# Given exercise:
Your task is to print all of the data word for word.

# Task data:
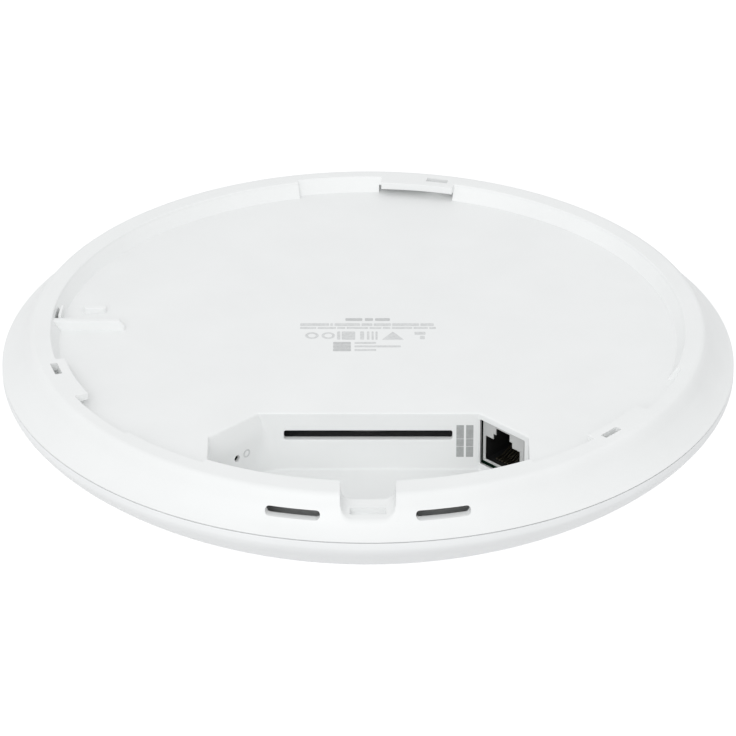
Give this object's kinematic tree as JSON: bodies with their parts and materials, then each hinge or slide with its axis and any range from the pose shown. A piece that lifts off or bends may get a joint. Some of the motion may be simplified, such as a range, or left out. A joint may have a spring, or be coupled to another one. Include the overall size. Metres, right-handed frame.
{
  "type": "ceiling access point",
  "caption": "Round ceiling-mount wireless access point: rear housing with bayonet recess and port bay, domed front cover, board, antennas and blower.",
  "frame": {"origin": "centre of the rim's top face, the plane that meets the ceiling bracket", "axes": "+Z out of the mounting side, towards the ceiling; -Y towards the cable notch; the dome faces -Z"},
  "size_m": [0.206, 0.206, 0.046],
  "materials": {
    "housing_plastic": "white moulded plastic, very fine matte texture",
    "cover_plastic": "white moulded plastic, smooth satin",
    "dark_plastic": "black moulded plastic",
    "clear_plastic": "clear light-guide plastic with a frosted end",
    "circuit_board": "green solder mask over glass-fibre board",
    "chip_resin": "black moulding compound",
    "thermal_rubber": "soft filled silicone",
    "aluminium": "milled and brushed aluminium",
    "steel": "tin-plated or stainless steel sheet",
    "brass": "turned brass",
    "antenna_metal": "stamped phosphor bronze",
    "printed_ink": "grey pad-printed marks"
  },
  "bodies": {
    "housing": {"antenna_ground_plate": "aluminium", "fan_bearing": "brass", "fan_casing": "dark_plastic", "fan_lid": "dark_plastic", "fan_screw_1": "steel", "fan_screw_2": "steel", "fan_screw_3": "steel", "fan_stator": "steel", "filter_capacitor_1": "aluminium", "filter_capacitor_2": "aluminium", "front_cover": "cover_plastic", "ground_plate_screw_1": "steel", "ground_plate_screw_2": "steel", "ground_plate_screw_3": "steel", "ground_plate_screw_4": "steel", "heat_sink": "aluminium", "heat_sink_screw_1": "steel", "heat_sink_screw_2": "steel", "heat_sink_screw_3": "steel", "high_band_antenna_1": "antenna_metal", "high_band_antenna_2": "antenna_metal", "jack_body": "dark_plastic", "jack_contact_1": "brass", "jack_contact_2": "brass", "jack_contact_3": "brass", "jack_contact_4": "brass", "jack_contact_5": "brass", "jack_contact_6": "brass", "jack_contact_7": "brass", "jack_contact_8": "brass", "jack_shield": "steel", "left_radio_chip": "chip_resin", "left_radio_shield": "steel", "left_radio_thermal_pad": "thermal_rubber", "low_band_antenna_1": "antenna_metal", "low_band_antenna_2": "antenna_metal", "main_board": "circuit_board", "mid_band_antenna_1": "antenna_metal", "mid_band_antenna_2": "antenna_metal", "network_transformer": "chip_resin", "power_transformer": "chip_resin", "processor_chip": "chip_resin", "processor_shield": "steel", "processor_thermal_pad": "thermal_rubber", "rear_housing": "housing_plastic", "reset_switch_body": "dark_plastic", "right_radio_chip": "chip_resin", "right_radio_shield": "steel", "right_radio_thermal_pad": "thermal_rubber", "standoff_1": "brass", "standoff_2": "brass", "standoff_3": "brass", "standoff_4": "brass", "status_led": "clear_plastic", "status_light_pipe": "clear_plastic"},
    "rotor": {"fan_rotor": "dark_plastic", "fan_shaft": "steel"},
    "reset_plunger": {"reset_button": "dark_plastic"}
  },
  "joints": [
    {"name": "fan_spin", "type": "hinge", "parent": "housing", "child": "rotor", "pos_m": [0, -0.016, -0.012], "axis": [0, 0, 1], "continuous": true},
    {"name": "reset_press", "type": "slide", "parent": "housing", "child": "reset_plunger", "axis": [-0.7071, 0.7071, 0], "range_m": [0, 0.0004], "stiffness_N_per_m": 1500, "springref_m": -0.0003}
  ]
}
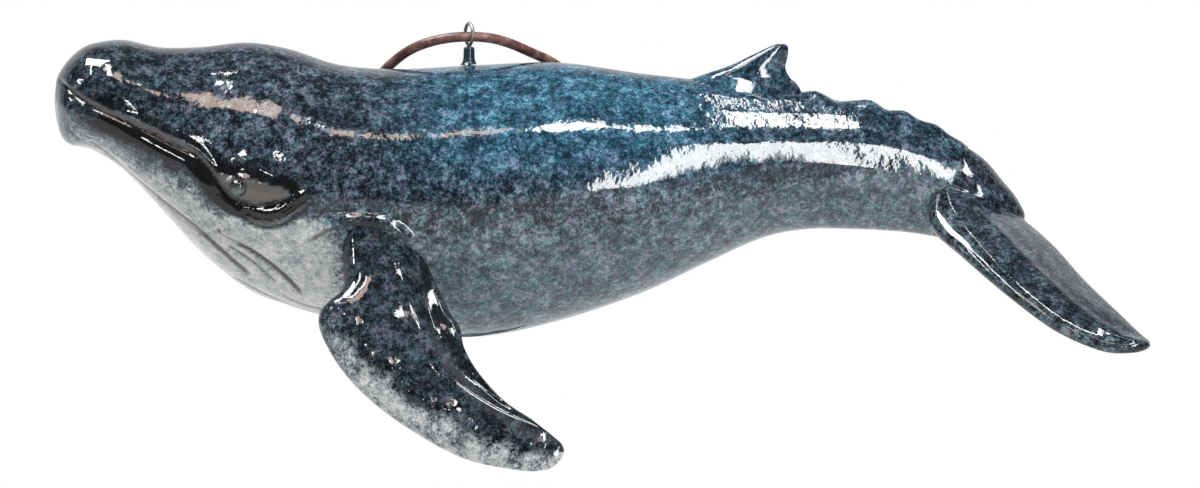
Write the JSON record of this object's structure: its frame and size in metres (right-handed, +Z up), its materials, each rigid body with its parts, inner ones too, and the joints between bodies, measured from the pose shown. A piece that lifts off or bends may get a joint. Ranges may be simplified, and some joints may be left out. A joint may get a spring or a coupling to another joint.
{
  "type": "whale ornament",
  "caption": "Hollow glazed ceramic humpback whale with pectoral fins, flukes and a wire eye on its back, hung from a knotted leather thong.",
  "frame": {"origin": "middle of the wire eye that the ornament hangs from", "axes": "+X towards the tail, +Z up as it hangs, -Y is the whale's left side, which the picture shows"},
  "size_m": [0.2393, 0.091, 0.0985],
  "materials": {
    "dark_glaze": "very glossy speckled glaze",
    "eye_glaze": "glossy black glaze",
    "kiln_wire": "dull, oxidised in the kiln",
    "thong_leather": "worn, slightly waxy"
  },
  "bodies": {
    "root": {"body_shell": "dark_glaze", "left_pectoral_fin": "dark_glaze", "right_pectoral_fin": "dark_glaze", "tail_flukes": "dark_glaze", "eye_stem": "dark_glaze", "left_eye": "eye_glaze", "right_eye": "eye_glaze", "wire_eye": "kiln_wire", "leather_cord": "thong_leather", "cord_knot": "thong_leather"}
  },
  "joints": []
}
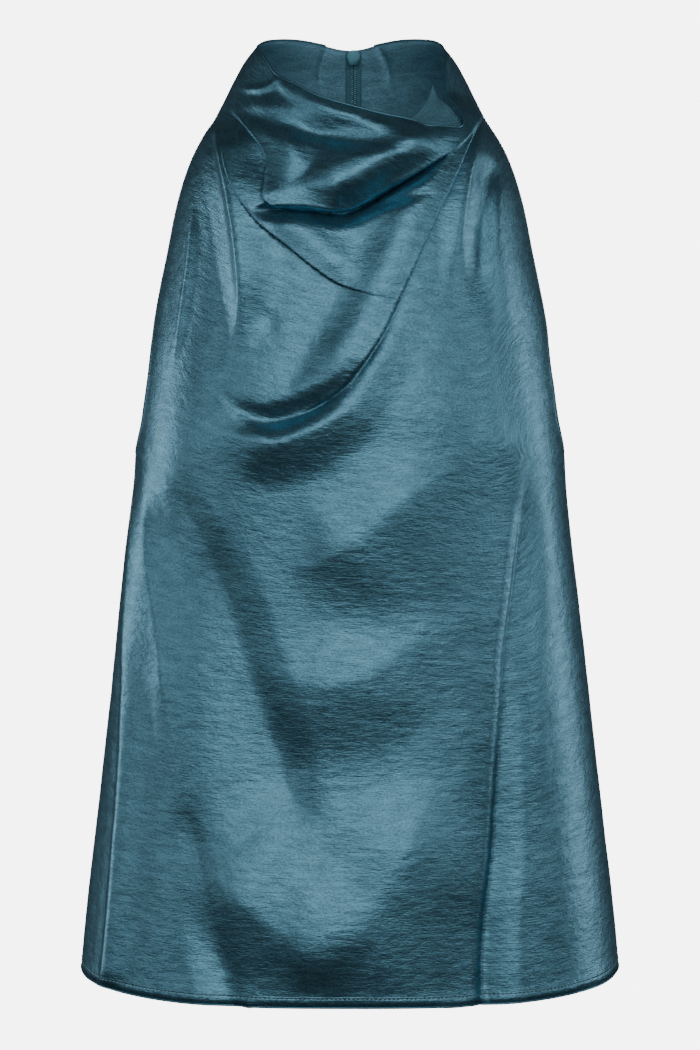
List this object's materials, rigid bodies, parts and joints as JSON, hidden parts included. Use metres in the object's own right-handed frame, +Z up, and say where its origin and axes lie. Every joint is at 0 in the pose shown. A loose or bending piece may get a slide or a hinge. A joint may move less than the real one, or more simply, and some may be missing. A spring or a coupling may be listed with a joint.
{
  "type": "halter top",
  "caption": "Sleeveless A-line halter top in satin with a draped cowl collar, cut-away back and concealed back zip with a turning pull tab.",
  "frame": {"origin": "on the neck's axis at the level where the collar leaves the shoulders, the mount neck_hold", "axes": "+Z up along the body, +Y towards the back, +X towards the wearer's left"},
  "size_m": [0.3762, 0.2514, 0.669],
  "materials": {
    "satin": "crinkled satin with a soft sheen",
    "tape": "matt woven tape",
    "coil": "moulded coil",
    "zip_metal": "baked enamel"
  },
  "bodies": {
    "garment": {"front": "satin", "front_facing": "satin", "back_left": "satin", "back_right": "satin", "zip_tape_left": "tape", "zip_tape_right": "tape", "zip_chain": "coil", "zip_stop": "zip_metal", "zip_slider": "zip_metal"},
    "pull_tab": {"zip_pull": "zip_metal"}
  },
  "joints": [
    {"name": "pull_swing", "type": "hinge", "parent": "garment", "child": "pull_tab", "pos_m": [0.0025, 0.0682, 0.034], "axis": [1, 0, 0], "range_deg": [0, 150]}
  ]
}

# Response to the task:
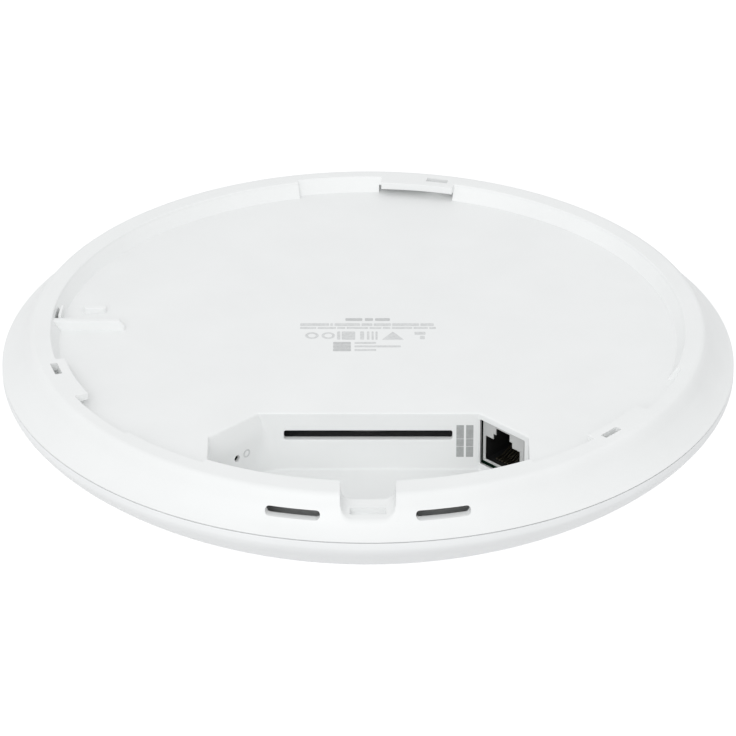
Give this object's kinematic tree as JSON: bodies with their parts and materials, then each hinge or slide with its axis and any range from the pose shown. A piece that lifts off or bends may get a joint. Some of the motion may be simplified, such as a range, or left out. A joint may have a spring, or be coupled to another one. Include the overall size. Metres, right-handed frame.
{
  "type": "ceiling access point",
  "caption": "Round ceiling-mount wireless access point: rear housing with bayonet recess and port bay, domed front cover, board, antennas and blower.",
  "frame": {"origin": "centre of the rim's top face, the plane that meets the ceiling bracket", "axes": "+Z out of the mounting side, towards the ceiling; -Y towards the cable notch; the dome faces -Z"},
  "size_m": [0.206, 0.206, 0.046],
  "materials": {
    "housing_plastic": "white moulded plastic, very fine matte texture",
    "cover_plastic": "white moulded plastic, smooth satin",
    "dark_plastic": "black moulded plastic",
    "clear_plastic": "clear light-guide plastic with a frosted end",
    "circuit_board": "green solder mask over glass-fibre board",
    "chip_resin": "black moulding compound",
    "thermal_rubber": "soft filled silicone",
    "aluminium": "milled and brushed aluminium",
    "steel": "tin-plated or stainless steel sheet",
    "brass": "turned brass",
    "antenna_metal": "stamped phosphor bronze",
    "printed_ink": "grey pad-printed marks"
  },
  "bodies": {
    "housing": {"antenna_ground_plate": "aluminium", "fan_bearing": "brass", "fan_casing": "dark_plastic", "fan_lid": "dark_plastic", "fan_screw_1": "steel", "fan_screw_2": "steel", "fan_screw_3": "steel", "fan_stator": "steel", "filter_capacitor_1": "aluminium", "filter_capacitor_2": "aluminium", "front_cover": "cover_plastic", "ground_plate_screw_1": "steel", "ground_plate_screw_2": "steel", "ground_plate_screw_3": "steel", "ground_plate_screw_4": "steel", "heat_sink": "aluminium", "heat_sink_screw_1": "steel", "heat_sink_screw_2": "steel", "heat_sink_screw_3": "steel", "high_band_antenna_1": "antenna_metal", "high_band_antenna_2": "antenna_metal", "jack_body": "dark_plastic", "jack_contact_1": "brass", "jack_contact_2": "brass", "jack_contact_3": "brass", "jack_contact_4": "brass", "jack_contact_5": "brass", "jack_contact_6": "brass", "jack_contact_7": "brass", "jack_contact_8": "brass", "jack_shield": "steel", "left_radio_chip": "chip_resin", "left_radio_shield": "steel", "left_radio_thermal_pad": "thermal_rubber", "low_band_antenna_1": "antenna_metal", "low_band_antenna_2": "antenna_metal", "main_board": "circuit_board", "mid_band_antenna_1": "antenna_metal", "mid_band_antenna_2": "antenna_metal", "network_transformer": "chip_resin", "power_transformer": "chip_resin", "processor_chip": "chip_resin", "processor_shield": "steel", "processor_thermal_pad": "thermal_rubber", "rear_housing": "housing_plastic", "reset_switch_body": "dark_plastic", "right_radio_chip": "chip_resin", "right_radio_shield": "steel", "right_radio_thermal_pad": "thermal_rubber", "standoff_1": "brass", "standoff_2": "brass", "standoff_3": "brass", "standoff_4": "brass", "status_led": "clear_plastic", "status_light_pipe": "clear_plastic"},
    "rotor": {"fan_rotor": "dark_plastic", "fan_shaft": "steel"},
    "reset_plunger": {"reset_button": "dark_plastic"}
  },
  "joints": [
    {"name": "fan_spin", "type": "hinge", "parent": "housing", "child": "rotor", "pos_m": [0, -0.016, -0.012], "axis": [0, 0, 1], "continuous": true},
    {"name": "reset_press", "type": "slide", "parent": "housing", "child": "reset_plunger", "axis": [-0.7071, 0.7071, 0], "range_m": [0, 0.0004], "stiffness_N_per_m": 1500, "springref_m": -0.0003}
  ]
}
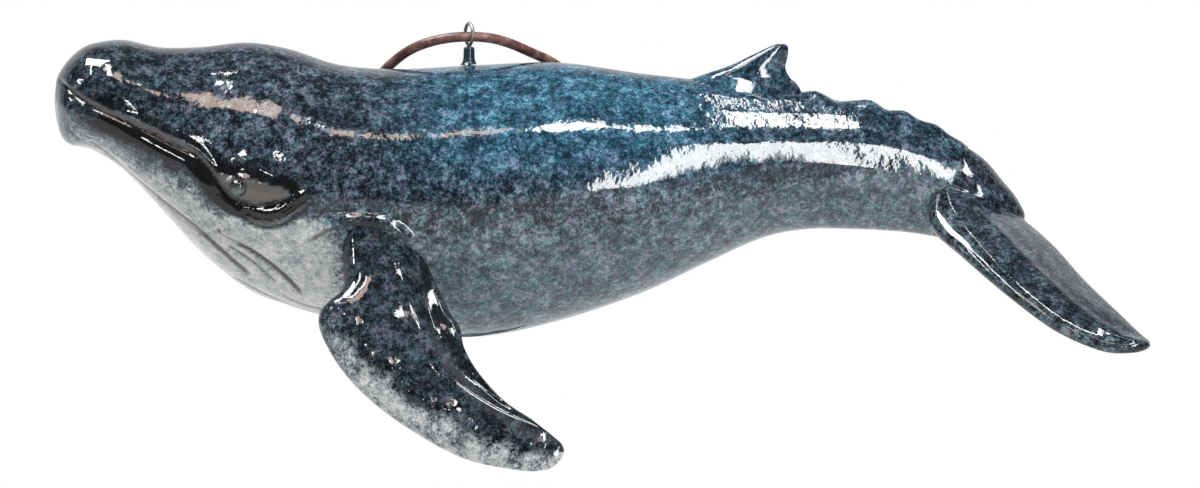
Write the JSON record of this object's structure: its frame and size in metres (right-handed, +Z up), its materials, each rigid body with its parts, inner ones too, and the joints between bodies, measured from the pose shown. A piece that lifts off or bends may get a joint. Ranges may be simplified, and some joints may be left out. A joint may get a spring or a coupling to another joint.
{
  "type": "whale ornament",
  "caption": "Hollow glazed ceramic humpback whale with pectoral fins, flukes and a wire eye on its back, hung from a knotted leather thong.",
  "frame": {"origin": "middle of the wire eye that the ornament hangs from", "axes": "+X towards the tail, +Z up as it hangs, -Y is the whale's left side, which the picture shows"},
  "size_m": [0.2393, 0.091, 0.0985],
  "materials": {
    "dark_glaze": "very glossy speckled glaze",
    "eye_glaze": "glossy black glaze",
    "kiln_wire": "dull, oxidised in the kiln",
    "thong_leather": "worn, slightly waxy"
  },
  "bodies": {
    "root": {"body_shell": "dark_glaze", "left_pectoral_fin": "dark_glaze", "right_pectoral_fin": "dark_glaze", "tail_flukes": "dark_glaze", "eye_stem": "dark_glaze", "left_eye": "eye_glaze", "right_eye": "eye_glaze", "wire_eye": "kiln_wire", "leather_cord": "thong_leather", "cord_knot": "thong_leather"}
  },
  "joints": []
}
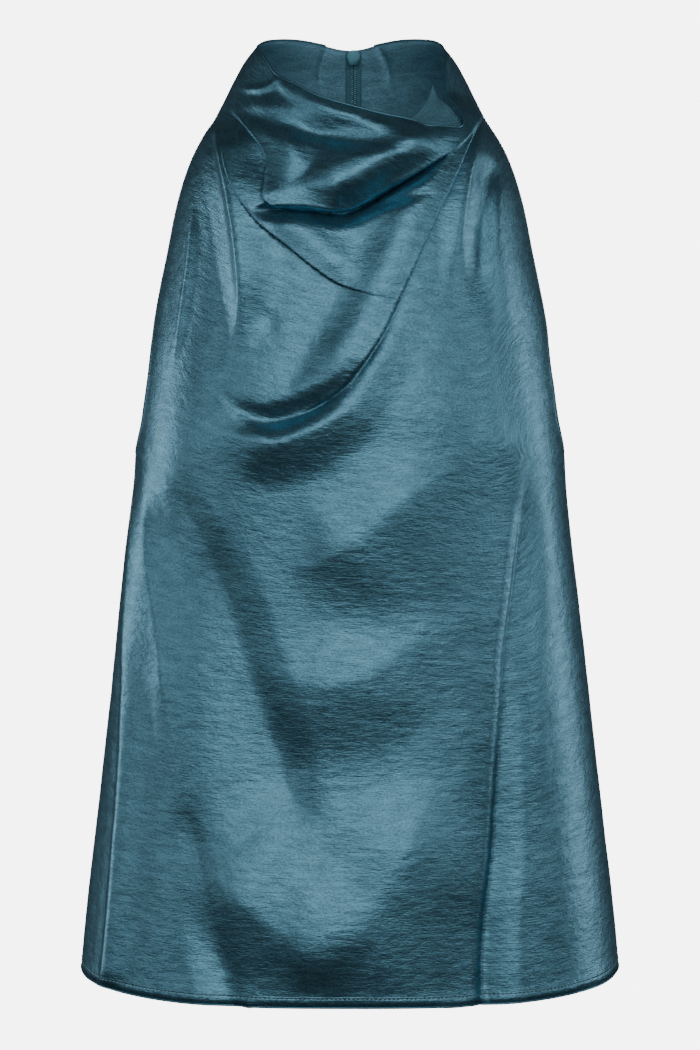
List this object's materials, rigid bodies, parts and joints as JSON, hidden parts included. Use metres in the object's own right-handed frame, +Z up, and say where its origin and axes lie. Every joint is at 0 in the pose shown. A loose or bending piece may get a slide or a hinge. A joint may move less than the real one, or more simply, and some may be missing. A spring or a coupling may be listed with a joint.
{
  "type": "halter top",
  "caption": "Sleeveless A-line halter top in satin with a draped cowl collar, cut-away back and concealed back zip with a turning pull tab.",
  "frame": {"origin": "on the neck's axis at the level where the collar leaves the shoulders, the mount neck_hold", "axes": "+Z up along the body, +Y towards the back, +X towards the wearer's left"},
  "size_m": [0.3762, 0.2514, 0.669],
  "materials": {
    "satin": "crinkled satin with a soft sheen",
    "tape": "matt woven tape",
    "coil": "moulded coil",
    "zip_metal": "baked enamel"
  },
  "bodies": {
    "garment": {"front": "satin", "front_facing": "satin", "back_left": "satin", "back_right": "satin", "zip_tape_left": "tape", "zip_tape_right": "tape", "zip_chain": "coil", "zip_stop": "zip_metal", "zip_slider": "zip_metal"},
    "pull_tab": {"zip_pull": "zip_metal"}
  },
  "joints": [
    {"name": "pull_swing", "type": "hinge", "parent": "garment", "child": "pull_tab", "pos_m": [0.0025, 0.0682, 0.034], "axis": [1, 0, 0], "range_deg": [0, 150]}
  ]
}